Son zamanlarda yaşanan terör olaylarında hemen olay yerine intikal ederek gerekenleri yaptığını anlatan sanık Şahin, ''Katipoğlu benim iş konusunda titiz olduğumu bilir. Bu yüzden beni sakinleştirir şekilde 'gerekli tedbiri aldık, köprü açılınca gelirsin' dedi. Gece boyunca televizyondan köprünün açılmasını bekledim. Saat 06.30 gibi yorgunluktan televizyon karşısında uyumuşum. Saat 09.15 gibi babamın araması üzerine uyandım. Haberlerde köprünün açılma hazırlıkları olduğunu gördüm. Şubeye öğle saatlerinde gittim.'' şeklinde konuştu.

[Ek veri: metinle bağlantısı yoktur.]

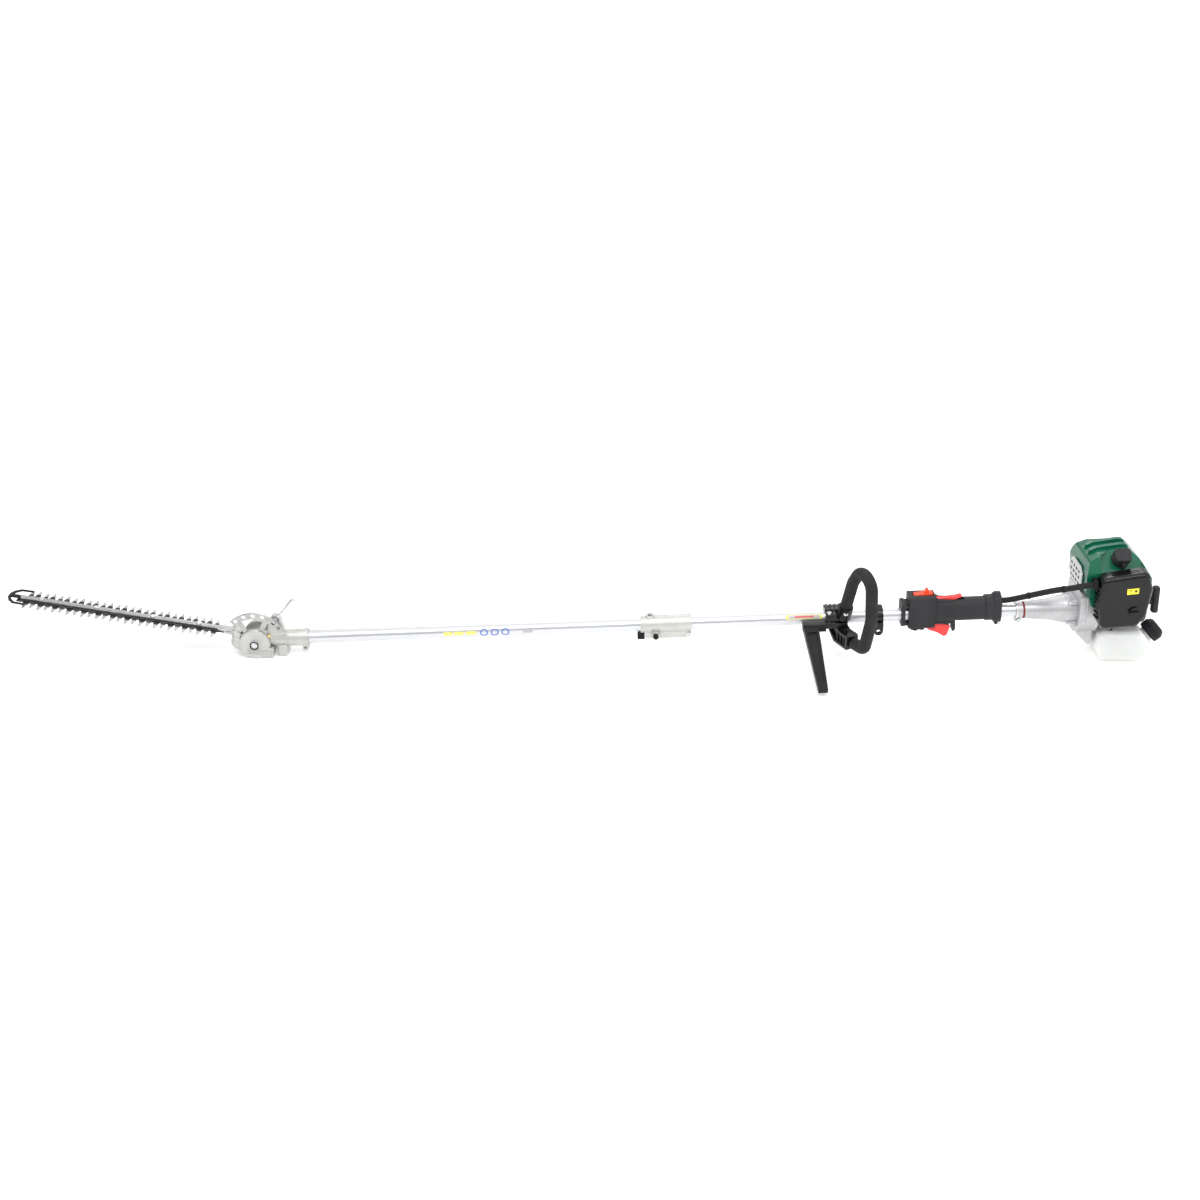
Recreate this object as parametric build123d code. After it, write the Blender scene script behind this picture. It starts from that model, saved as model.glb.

''1 dolarları düğünde müzisyenlik yapan babam verdi''
Tutuklu sanık Samet Durak da savunmasında, görev yerine gitmemesi ve bunu başkalarına da telkin etmesi iddialarına ilişkin şunları söyledi:
''Kimse bana 'neredeydin, ne yaptın' diye bir şey söylemedi. Telefonum incelendi. Sabaha kadar bana emniyetin attığı mesajlar dışındaki bir mesajda, 'karakoldaydım yardımcı olmak için', bana mesaj, talimat gelmedi. Emniyetin mesajlarında açık açık 'can güvenliği ön planda tutulmak üzere, gelebilen personelin gelmesi, gelemeyecek personelin ise telefonunu açık tutması gerekiyor' şeklindeydi. Ben sırf bu yüzden 150 gündür buradayım. Hakkımda tutulmuş sadece bir rapor var, göreve geç kalmışlığım yüzünden. Müdürlerim tarafından göreve çağrılmadım. Rapor tutan müdürü de hiç görmedim, açığa alınana kadar. Bütün bunlar ortada. Art niyetli birinin geç kalmışlığım yüzünden tuttuğu bir rapor yüzünden buradayım. 40 bin kişi alındı, benim adalete güvenim sonsuz. Ayrıştırılacağını düşünüyorum. Raporumda, FETÖ'den tutuklanmış bir müdürün imzası bulunuyor. Lütfen, tahliye talebinde bulunuyorum. Yapılan şeyi kınıyorum. Sıkılan mermiler Türk demokrasisine vurulan hançerdir.''
Çatalbaş, evinde bulunan 11 adet 1 dolara ilişkin, ''Babam müzisyendir. Düğünlere gider, davul zurna çalar. Düğünlerde gelenek haline gelmiştir 1 dolar atılması. Babam da 1 dolarları eve getirdi, 'oğlum bunları bozdur harca' diye. Kendisi bu işlerle uğraşmaz.'' dedi.
Duruşma, sanıkların savunmalarının alınmasıyla devam ediyor.